Hello,
I have several questions regarding the use of FIMO as motif scanning. I have used it for a while but I still don't understand some part of it.
1. Regarding low complexity region or repeating region. I noticed that FIMO result actually match a lot with repeating region. Does this mean anything to the protein binding site prediction? It seems that this low complexity match actually skewing the q-value calculation so that almost all significant result come from the match in the low complexity region. After I try to mask the these low complexity region, I got the whole different result with more match.
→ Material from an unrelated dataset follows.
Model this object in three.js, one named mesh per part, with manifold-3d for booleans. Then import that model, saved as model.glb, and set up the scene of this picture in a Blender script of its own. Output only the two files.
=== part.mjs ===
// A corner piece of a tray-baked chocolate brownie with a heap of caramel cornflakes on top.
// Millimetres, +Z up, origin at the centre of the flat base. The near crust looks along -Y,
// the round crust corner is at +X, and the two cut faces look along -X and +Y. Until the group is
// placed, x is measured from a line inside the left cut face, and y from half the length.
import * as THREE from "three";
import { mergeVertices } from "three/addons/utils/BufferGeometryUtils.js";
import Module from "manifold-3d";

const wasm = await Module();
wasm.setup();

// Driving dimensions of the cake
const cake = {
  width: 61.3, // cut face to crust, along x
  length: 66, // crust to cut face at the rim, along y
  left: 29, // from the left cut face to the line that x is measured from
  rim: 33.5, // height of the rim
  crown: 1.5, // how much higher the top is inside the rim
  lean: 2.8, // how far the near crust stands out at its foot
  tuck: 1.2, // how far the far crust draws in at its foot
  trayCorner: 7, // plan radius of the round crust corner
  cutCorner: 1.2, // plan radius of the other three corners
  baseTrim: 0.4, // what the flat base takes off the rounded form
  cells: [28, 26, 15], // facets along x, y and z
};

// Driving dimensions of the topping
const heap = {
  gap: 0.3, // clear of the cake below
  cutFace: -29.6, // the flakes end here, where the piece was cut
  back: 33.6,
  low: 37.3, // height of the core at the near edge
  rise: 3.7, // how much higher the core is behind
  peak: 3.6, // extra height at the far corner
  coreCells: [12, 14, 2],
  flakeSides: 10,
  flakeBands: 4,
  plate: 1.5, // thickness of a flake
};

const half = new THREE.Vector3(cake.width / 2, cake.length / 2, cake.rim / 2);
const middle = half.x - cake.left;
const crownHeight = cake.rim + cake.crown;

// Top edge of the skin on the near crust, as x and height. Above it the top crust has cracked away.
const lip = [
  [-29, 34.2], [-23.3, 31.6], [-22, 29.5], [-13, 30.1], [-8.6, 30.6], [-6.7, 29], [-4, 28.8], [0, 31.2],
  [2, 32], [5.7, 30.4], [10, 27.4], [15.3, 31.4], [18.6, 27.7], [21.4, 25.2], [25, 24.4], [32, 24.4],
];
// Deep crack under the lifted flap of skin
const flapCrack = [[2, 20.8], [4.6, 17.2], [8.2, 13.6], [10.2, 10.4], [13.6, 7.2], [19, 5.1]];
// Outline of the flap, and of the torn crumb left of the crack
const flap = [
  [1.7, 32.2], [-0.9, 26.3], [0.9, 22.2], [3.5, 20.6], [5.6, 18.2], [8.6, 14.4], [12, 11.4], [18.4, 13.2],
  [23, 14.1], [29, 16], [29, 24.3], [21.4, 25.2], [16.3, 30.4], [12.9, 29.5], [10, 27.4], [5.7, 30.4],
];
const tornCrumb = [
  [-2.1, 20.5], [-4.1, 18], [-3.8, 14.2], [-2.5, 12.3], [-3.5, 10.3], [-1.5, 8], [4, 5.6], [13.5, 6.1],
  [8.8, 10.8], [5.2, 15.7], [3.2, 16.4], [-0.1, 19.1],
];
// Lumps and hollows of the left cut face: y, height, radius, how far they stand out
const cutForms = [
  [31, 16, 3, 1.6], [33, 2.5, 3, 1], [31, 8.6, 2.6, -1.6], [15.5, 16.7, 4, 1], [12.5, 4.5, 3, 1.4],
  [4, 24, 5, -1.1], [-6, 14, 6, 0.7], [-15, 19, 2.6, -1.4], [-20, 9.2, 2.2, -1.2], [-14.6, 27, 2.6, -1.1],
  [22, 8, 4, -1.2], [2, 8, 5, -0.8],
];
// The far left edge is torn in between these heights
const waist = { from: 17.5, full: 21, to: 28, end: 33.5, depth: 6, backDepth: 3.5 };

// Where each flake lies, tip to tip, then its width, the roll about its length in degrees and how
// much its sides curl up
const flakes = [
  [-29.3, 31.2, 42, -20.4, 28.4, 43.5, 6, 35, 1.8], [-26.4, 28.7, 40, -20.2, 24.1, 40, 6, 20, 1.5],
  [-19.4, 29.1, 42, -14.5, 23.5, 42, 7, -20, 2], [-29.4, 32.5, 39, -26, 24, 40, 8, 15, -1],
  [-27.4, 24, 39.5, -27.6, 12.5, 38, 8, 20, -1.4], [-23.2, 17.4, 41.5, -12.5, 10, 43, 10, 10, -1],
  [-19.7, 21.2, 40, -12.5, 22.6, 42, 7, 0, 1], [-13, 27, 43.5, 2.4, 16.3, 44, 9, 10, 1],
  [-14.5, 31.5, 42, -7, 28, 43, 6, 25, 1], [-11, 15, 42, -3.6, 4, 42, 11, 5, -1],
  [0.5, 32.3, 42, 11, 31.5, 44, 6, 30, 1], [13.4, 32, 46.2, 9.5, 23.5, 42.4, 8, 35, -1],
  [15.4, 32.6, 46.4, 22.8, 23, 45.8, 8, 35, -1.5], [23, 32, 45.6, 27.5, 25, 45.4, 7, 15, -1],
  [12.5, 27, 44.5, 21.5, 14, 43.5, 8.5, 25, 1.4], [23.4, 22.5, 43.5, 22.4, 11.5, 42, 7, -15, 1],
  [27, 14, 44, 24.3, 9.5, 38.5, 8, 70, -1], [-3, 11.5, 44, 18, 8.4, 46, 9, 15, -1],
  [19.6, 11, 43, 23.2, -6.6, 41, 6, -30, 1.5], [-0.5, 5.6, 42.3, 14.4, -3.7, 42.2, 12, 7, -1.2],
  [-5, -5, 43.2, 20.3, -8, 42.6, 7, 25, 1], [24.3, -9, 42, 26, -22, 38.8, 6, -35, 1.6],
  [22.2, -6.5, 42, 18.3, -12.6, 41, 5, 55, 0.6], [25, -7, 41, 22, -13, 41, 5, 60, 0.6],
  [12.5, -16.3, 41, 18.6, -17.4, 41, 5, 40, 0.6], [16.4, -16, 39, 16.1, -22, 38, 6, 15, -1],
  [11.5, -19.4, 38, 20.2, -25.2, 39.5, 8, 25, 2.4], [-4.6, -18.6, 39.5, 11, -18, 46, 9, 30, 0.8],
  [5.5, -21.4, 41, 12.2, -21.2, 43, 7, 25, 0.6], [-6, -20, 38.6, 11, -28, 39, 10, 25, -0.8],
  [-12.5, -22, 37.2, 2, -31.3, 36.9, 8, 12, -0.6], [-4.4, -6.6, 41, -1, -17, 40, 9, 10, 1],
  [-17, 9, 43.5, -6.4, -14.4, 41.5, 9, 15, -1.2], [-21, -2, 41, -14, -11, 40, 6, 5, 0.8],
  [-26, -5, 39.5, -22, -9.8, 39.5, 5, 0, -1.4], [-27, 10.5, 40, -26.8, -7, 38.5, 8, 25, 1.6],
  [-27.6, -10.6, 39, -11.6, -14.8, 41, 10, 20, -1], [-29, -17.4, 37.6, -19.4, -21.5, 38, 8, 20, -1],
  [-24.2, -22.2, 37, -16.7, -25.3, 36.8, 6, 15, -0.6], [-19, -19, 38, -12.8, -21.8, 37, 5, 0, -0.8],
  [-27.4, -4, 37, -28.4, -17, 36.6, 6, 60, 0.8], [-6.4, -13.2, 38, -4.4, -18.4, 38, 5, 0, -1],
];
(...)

WIth q-value threshold 0.1, I got ~2,299 significant matches but after masking the fasta, I got ~46,000 significant result.
2. Regarding background frequency for FIMO. I have tested several promoter region, for example 1000 nt upstream 1st exon, 2000 nt upstream 1st exon, until 5000 nt upstream 1st exon. I noticed that because of the difference in length, the background frequency of ACGT (from fasta-get-markov) is also different. This makes same PWM with same target sequence have a different p-value and q-value. So, should I use same background frequency for all target sequence so that my result is consistent for p-value and q-value calculation?
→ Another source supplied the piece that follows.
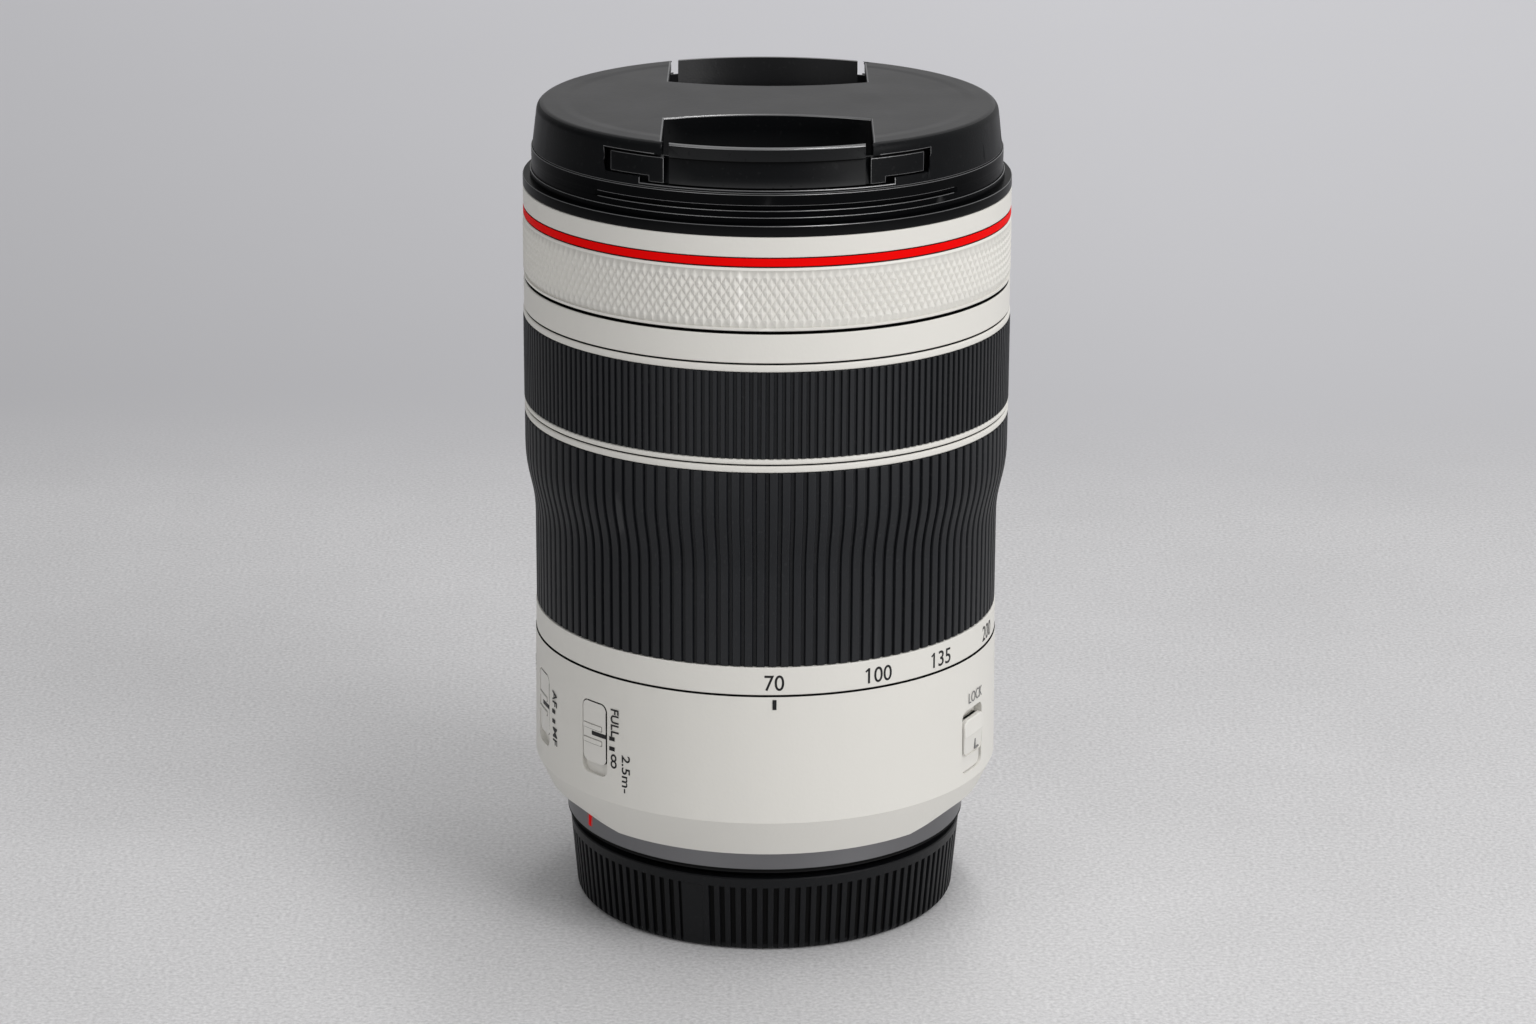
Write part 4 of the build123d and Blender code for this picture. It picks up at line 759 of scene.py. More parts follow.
# Pinch tabs: a grip plate that leans back under a lip, and a wing on both sides, a stub and then a bar
tabSizes = dict(half=15.9, wing=16.75, stub=19.2, bar=25.5, low=119.95, barLow=120.9, middle=122.5,
                barTop=124.05, lipLow=124.2, sink=0.1, gripLowIn=0.12, gripTopIn=1.0, gapLowIn=0.5,
                gapTopIn=1.7, shadow=0.4, top=126.3, round=0.25, inner=36.7, innerLow=121.15, innerTop=37.9,
                wingInner=37.2, edge=0.1)
# Blocks behind a tab that hold it in its slides, as on the solid
slideSizes = (
    dict(half=15.9, low=119.95, top=121.15, outer=36.75, inner=27.0),
    dict(half=9.0, low=116.95, top=120.0, outer=38.25, inner=36.45),
)


def capPanel(columns, rows, outer, inner, kept):
    # a curved plate from a grid of columns (distance to the side, kind) and rows (height, kind)
    bm = bmesh.new()

    def grid(reach):
        made = {}
        for c, (side, sort) in enumerate(columns):
            for r, (height, level) in enumerate(rows):
                radius = reach(side, sort, height, level)
                made[c, r] = bm.verts.new((side * mm, -math.sqrt(radius ** 2 - side ** 2) * mm,
                                           (mountPlane + height) * mm))
        return made

    front, back = grid(outer), grid(inner)
    cells = {(c, r) for c in range(len(columns) - 1) for r in range(len(rows) - 1)
             if kept(columns[c], columns[c + 1], rows[r], rows[r + 1])}
    for c, r in cells:
        corners = [(c, r), (c + 1, r), (c + 1, r + 1), (c, r + 1)]
        bm.faces.new([front[corner] for corner in corners])
        bm.faces.new([back[corner] for corner in reversed(corners)])
        for index, near in enumerate(((c, r - 1), (c + 1, r), (c, r + 1), (c - 1, r))):
            if near not in cells:
                first, last = corners[index], corners[(index + 1) % 4]
                bm.faces.new([front[last], front[first], back[first], back[last]])
    bmesh.ops.remove_doubles(bm, verts=bm.verts, dist=1.5 * weld)
    bmesh.ops.dissolve_degenerate(bm, edges=bm.edges, dist=1.5 * weld)
    bmesh.ops.delete(bm, geom=[vert for vert in bm.verts if not vert.link_faces], context="VERTS")
    bmesh.ops.recalc_face_normals(bm, faces=bm.faces)
    return bm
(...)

3. Is there any paper or list of paper that have used FIMO? I want to know what is the good way to select the background for FIMO. I have read 1 paper that use FIMO in their published method, but it seems the author use all default parameter which is uniform background.
4. Regarding uniform random background ACGT frequency (A, C, G, and T frequency are 0.25). What is the justification of using uniform background frequency rather than whole genome frequency or the target sequence? From what I understand how FIMO calculate score using log odd to calculate the score and p-value, I understand that the background is used as a measure of the probability of the motif compare to random sequence. What is the actual best practice in determining this background frequency? What is the meaning to the p-value if I use uniform background, whole genome background, and target sequence background? I have read the paper but I don't think I can find a clear explanation. As far as my understanding, the purpose is to compare the probability of the motif compare to random sequence. So, does this mean we should always use uniform background? If I choose whole genome background or the sequence background frequency, how does this affecting the randomness test?
Thank you.